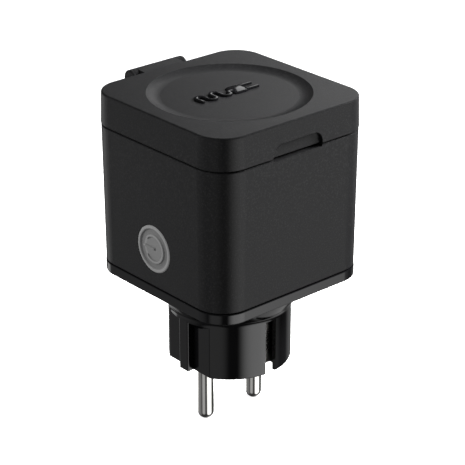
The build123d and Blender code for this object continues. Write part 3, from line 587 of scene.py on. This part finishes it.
def button_relief(radius, turn):
    """How far the button's face lies below its rim, in mm, at a point on it."""
    y = radius * math.cos(turn)
    z = radius * math.sin(turn)
    depth = GROOVE_DEPTH * (1 - blend(GROOVE_EDGE, radius))
    depth -= PAD_RISE * (1 - blend(PAD_EDGE, radius))
    ring = 1 - blend(RING_EDGE, abs(radius - RING_R))
    ring *= blend([math.radians(degrees) for degrees in RING_GAP], abs(turn))
    bar = 1 - blend(BAR_EDGE, math.hypot(max(0.0, -y, y - BAR_LENGTH), z))
    depth -= SYMBOL_RISE * max(ring, bar)
    return depth + ROUND_DEPTH * blend(ROUND_EDGE, radius) ** 2


def make_button():
    """The soft push button: a lathe shape whose face carries the ring and bar of a power symbol."""
    low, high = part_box("power_button")
    middle_z = (low[2] + high[2]) / 2
    length = (high[0] - low[0]) / MM
    flange_r = (high[1] - low[1]) / 2 / MM
    flange_back = FLANGE_DEPTH + FLANGE_T
    root_r, root_length = PLUNGER_ROOT

    def point(depth, radius, turn):
        return Vector((
            low[0] + depth * MM,
            radius * MM * math.cos(turn),
            middle_z + radius * MM * math.sin(turn),
        ))

    # The face, as rings with its relief. Angles run from -180 to 180 degrees.
    rings = []
    for i in range(1, FACE_RINGS + 1):
        radius = BUTTON_R * i / FACE_RINGS
        rings.append([
            point(button_relief(radius, turn if turn <= math.pi else turn - 2 * math.pi), radius, turn)
            for turn in circle_turns(FACE_AROUND)
        ])

    # The side, the flange and the plunger
    for depth, radius in (
        (SIDE_DEPTH, BUTTON_R),
        (FLANGE_DEPTH, BUTTON_R),
        (FLANGE_DEPTH, BUTTON_R + SIDE_PLAY),
        (FLANGE_DEPTH, flange_r - FLANGE_ROUND),
        (FLANGE_DEPTH + FLANGE_BEVEL, flange_r),
        (flange_back - FLANGE_BEVEL, flange_r),
        (flange_back, flange_r - FLANGE_ROUND),
        (flange_back, root_r),
        (flange_back + root_length, PLUNGER_R),
        (length - PLUNGER_ROUND, PLUNGER_R),
        (length, PLUNGER_R - PLUNGER_ROUND),
    ):
        rings.append([point(depth, radius, turn) for turn in circle_turns(FACE_AROUND)])
    work = bmesh.new()
    rows = add_rings(work, rings)
    middle = work.verts.new(point(button_relief(0, 0), 0, 0))
    for k in range(FACE_AROUND):
        work.faces.new((middle, rows[0][(k + 1) % FACE_AROUND], rows[0][k]))
    work.faces.new(rows[-1])
    make_piece("button_skin", work, "button", "power_button", "silicone")


make_badge()
make_button()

▶ _Problem to solve_: Reproduce, please, the lines of the material from its first line down to the line containing "return depth +", keeping both ends and nothing beyond them.

▶ _Correct answer_:
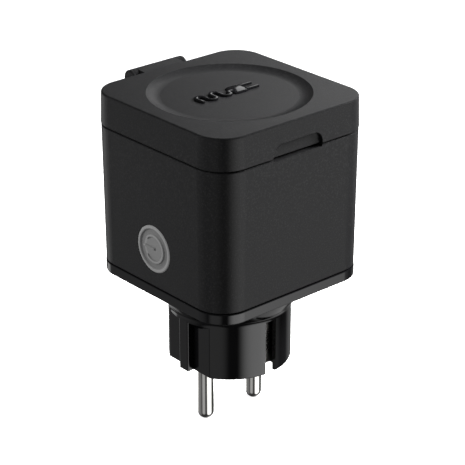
The build123d and Blender code for this object continues. Write part 3, from line 587 of scene.py on. This part finishes it.
def button_relief(radius, turn):
    """How far the button's face lies below its rim, in mm, at a point on it."""
    y = radius * math.cos(turn)
    z = radius * math.sin(turn)
    depth = GROOVE_DEPTH * (1 - blend(GROOVE_EDGE, radius))
    depth -= PAD_RISE * (1 - blend(PAD_EDGE, radius))
    ring = 1 - blend(RING_EDGE, abs(radius - RING_R))
    ring *= blend([math.radians(degrees) for degrees in RING_GAP], abs(turn))
    bar = 1 - blend(BAR_EDGE, math.hypot(max(0.0, -y, y - BAR_LENGTH), z))
    depth -= SYMBOL_RISE * max(ring, bar)
    return depth + ROUND_DEPTH * blend(ROUND_EDGE, radius) ** 2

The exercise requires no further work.